The Last Flight of Halifax JB837
25/26th May 1943
Walter EHLE

Walter Ehle

Rank Major 
Name Walter Ehle
Position Gruppenkommandeur
Nationality German
Service Luftwaffe
Unit Gruppe II, Nachtjagdgeschwader 1
Age 30
Service No.
Grave Originally buried in Brustem, transferred to the German Military Cemetery in Lommel after the war

Walter Ehle was born in Windhuk, German South West Africa, on 28th April 1913.

He joined the Luftwaffe in 1935 and experienced his first action as an Oberleutnant in JGr.88, part of the Condor Legion, during the Spanish Civil War. He was awarded the Spanish Cross in Gold with Swords in June 1939. He joined 3./ZG1 at the start of World War II and took part in the Blitzgreig on Poland in September 1939.

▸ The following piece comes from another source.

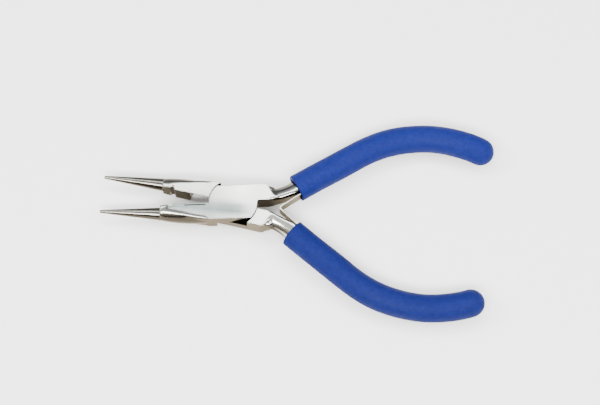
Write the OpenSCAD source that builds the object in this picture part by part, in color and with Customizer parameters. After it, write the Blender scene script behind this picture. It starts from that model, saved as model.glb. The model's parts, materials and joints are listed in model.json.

His first night "kill" was a Wellington bomber on 21 July 1940 while with 3./NJG. He became Kommandeur of II./NJG1 in October 1940 with the rank of Hauptmann, and was awarded the German Cross of Gold in November 1942. Some time between his 15th night kill on 17th September 1942 and his 16th on 11th April 1943 he was promoted to Major.

He was awarded the Knights Cross on 29th August 1943.

In his Luftwaffe career, he was credited with 35 night kills and 4 day kills. 5 of the night kills were in the early hours of 26 May 1943.

Ehle was one of the longest serving Kommandeure and led II./NJG1 from October 1940 until 17 November 1943 when he was killed at Horpmaal (Horpmoel), near St. Trond airbase, Brustem, Belgium. He had taken off from Brustem at 18.52 in his Bf110 with his Bordfunker Ludwig Leidenbach and Bordschutze Heinz Derlitzki, but what happened next is the subject of some dispute.

Some reports state that as he was preparing to land the airfield lights for some reason went out; his aircraft crashed and he and his crew killed. According to amateur historian Christiaan Vanhee, the aircraft was returning to base at 20.20 when it developed technical problems and flew straight into the ground perpendicularly, 10km south of the airport in a field near the Horpmaal to Oreye road. An eyewitness, Mathei Maxime, lived only 150 metres from the crash site, and remembered a huge bang about 20.30 on the evening of Wednesday, 17 November. He and his neighbours rushed to the scene but were unable to approach closely because of the intense heat from the burning aircraft. He described the aircraft as being buried into the ground with its tail vertical.

Christiaan Vanhee excavated the crash site in 1994. He found the aircraft's guns, severely burned and damaged but still recognisable, and many 20mm cartridges. The cockpit was totally crushed, so when the German Bergungskommando unit retrieved the crew in 1943, the bodies must have been severely mutilated. The back of Heinz Derlitzki's watch was also found, together with remnants of Walter Ehle's parachute and boots. Distressingly, the boots still contained Walter Ehle's foot bones.

Walter Ehle's Funeral
The funeral ceremony for Major Walter Ehle, the Gruppenkommandeur of II./NJG1, and his crew, Ofw. Leidenbach (Bordfunker) and Uffz. Derlitzki (Bordschutze). A guard of honour flanks the graves, while three members of the unit present each of the crew's decorations on black cushions. The centre cushion carries the decorations of Major Ehle and is being held by Lt. Otto Fries. Both Hitler and Goering sent tribute ribbons, one of which can be seen on the far right.